Addressing the Dysfunctions
To begin improving your team and to better understand the level of dysfunction you are facing, ask yourself these simple questions:
- Do team members openly and readily disclose their opinions?
• Are team meetings compelling and productive? Does the team come to decisions quickly and avoid getting bogged down by consensus?
• Do team members confront one another about their shortcomings?
• Do team members sacrifice their own interests for the good of the team?
Although no team is perfect and even the best teams sometimes struggle with one or more of these issues, the finest organizations constantly work to ensure that their answers are “yes.” If you answered “no” to many of these questions, your team may need some work.
The first step toward reducing politics and confusion within your team is to understand that there are five dysfunctions to contend with, and address each that applies, one by one.
The Five Dysfunctions
Five Dysfunctions model.
Dysfunction #1: Absence of Trust
This occurs when team members are reluctant to be vulnerable with one another and are unwilling to admit their mistakes, weaknesses or needs for help. Without a certain comfort level among team members, a foundation of trust is impossible.
Members of teams with a lack of trust:
• Conceal their weaknesses and mistakes from one another
• Hesitate to ask for help or provide constructive feedback
• Hesitate to offer help outside their own areas of responsibility
• Jump to conclusions about the intentions and aptitudes of others without attempting to clarify them
• Fail to recognize and tap into one another’s skills and experiences
• Waste time and energy managing their behaviors for effect
• Hold grudges
• Dread meetings and find reasons to avoid spending time together
Members of trusting teams:
• Admit weaknesses and mistakes
• Ask for help
• Accept questions and input about their areas of responsibility
• Give one another the benefit of the doubt before arriving at a negative conclusion
• Take risks in offering feedback and assistance
• Appreciate and tap into one another’s skills and experiences
• Focus time and energy on important issues, not politics
• Offer and accept apologies without hesitation
Dysfunction #2: Fear of Conflict
Teams that are lacking on trust are incapable of engaging in unfiltered, passionate debate about key issues, causing situations where team conflict can easily turn into veiled discussions and back channel comments. In a work setting where team members do not openly air their opinions, inferior decisions are the result.
Teams that fear conflict:
• Have boring meetings
• Create environments where back-channel politics and personal attacks thrive
• Ignore controversial topics that are critical to team success
• Fail to tap into all the opinions and perspectives of team members
• Waste time and energy with posturing and interpersonal risk management
Teams that engage in conflict:
• Have lively, interesting meetings
• Extract and exploit the ideas of all team members
• Solve real problems quickly
• Minimize politics
• Put critical topics on the table for discussion
Dysfunction #3: Lack of Commitment
Without conflict, it is difficult for team members to commit to decisions, creating an environment where ambiguity prevails. Lack of direction and commitment can make employees, particularly star employees, disgruntled.
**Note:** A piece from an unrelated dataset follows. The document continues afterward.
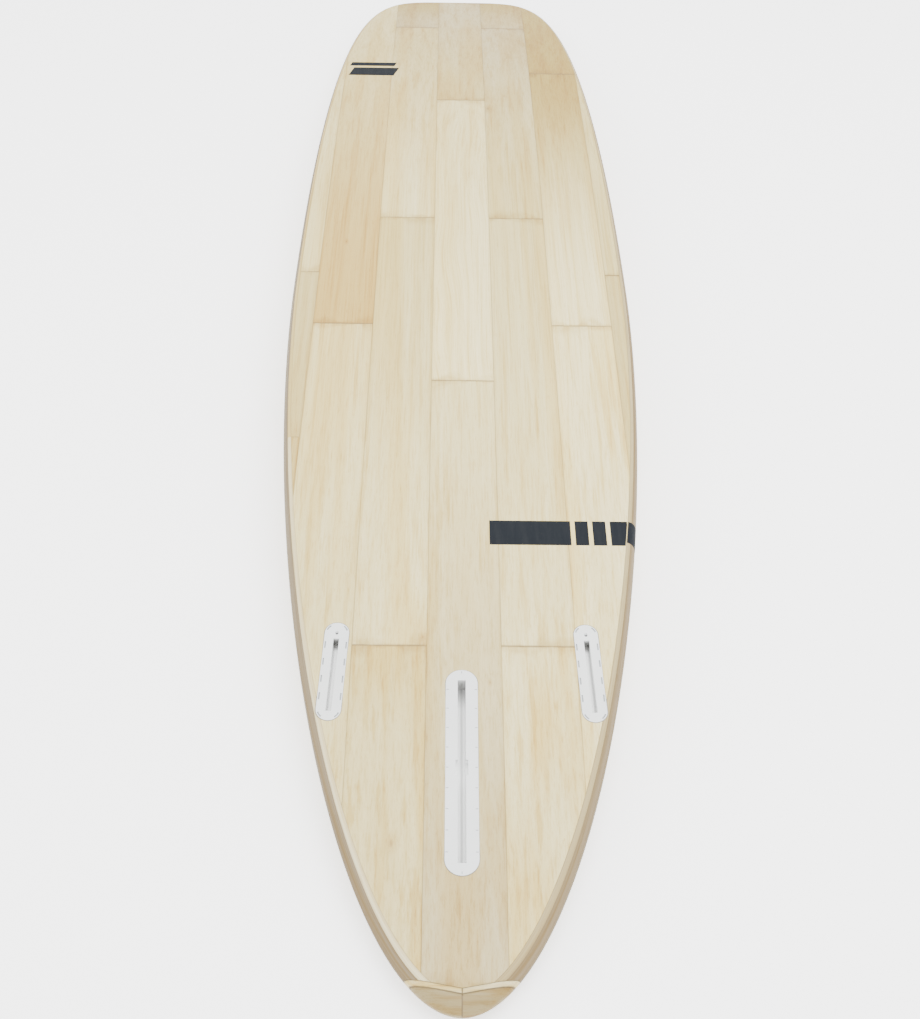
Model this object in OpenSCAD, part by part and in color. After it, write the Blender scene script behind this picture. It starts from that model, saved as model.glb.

A team that fails to commit:
• Creates ambiguity among the team about direction and priorities
• Watches windows of opportunity close due to excessive analysis and unnecessary delay
• Breeds lack of confidence and fear of failure
• Revisits discussions and decisions again and again
• Encourages second guessing among team members
A team that commits:
• Creates clarity around direction and priorities
• Aligns the entire team around common objectives
• Develops an ability to learn from mistakes
• Takes advantage of opportunities before competitors do
• Moves forward without hesitation
• Changes direction without hesitation or guilt
Dysfunction #4: Avoidance of Accountability
When teams don’t commit to a clear plan of action, even the most focused and driven individuals hesitate to call their peers on actions and behaviors that may seem counterproductive to the overall good of the team.
A team that avoids accountability:
• Creates resentment among team members who have different standards of performance
• Encourages mediocrity
• Misses deadlines and key deliverables
• Places and undue burden on the team leader as the sole source of discipline
A team that holds one another accountable:
• Ensures that poor performers feel pressure to improve
• Identifies potential problems quickly by questioning one another’s approaches without hesitation
• Establishes respect among team members who are held to the same high standards
• Avoids excessive bureaucracy around performance management and corrective action
Dysfunction #5: Inattention to Results
Team members naturally tend to put their own needs (ego, career development, recognition, etc.) ahead of the collective goals of the team when individuals aren’t held accountable. If a team has lost sight of the need for achievement, the business ultimately suffers.
A team that is not focused on results:
• Stagnates/fails to grow
• Rarely defeats competitors
• Loses achievement-oriented employees
• Encourages team members to focus on their own careers and individual goals
• Is easily distracted
A team that focuses on collective results:
• Retains achievement-oriented employees
• Minimizes individualistic behavior
• Enjoys success and suffers failure acutely
• Benefits from individuals who subjugate their own goals/interests for the good of the team
• Avoids distractions
I highly recommend that leaders read and discuss this book with their teams.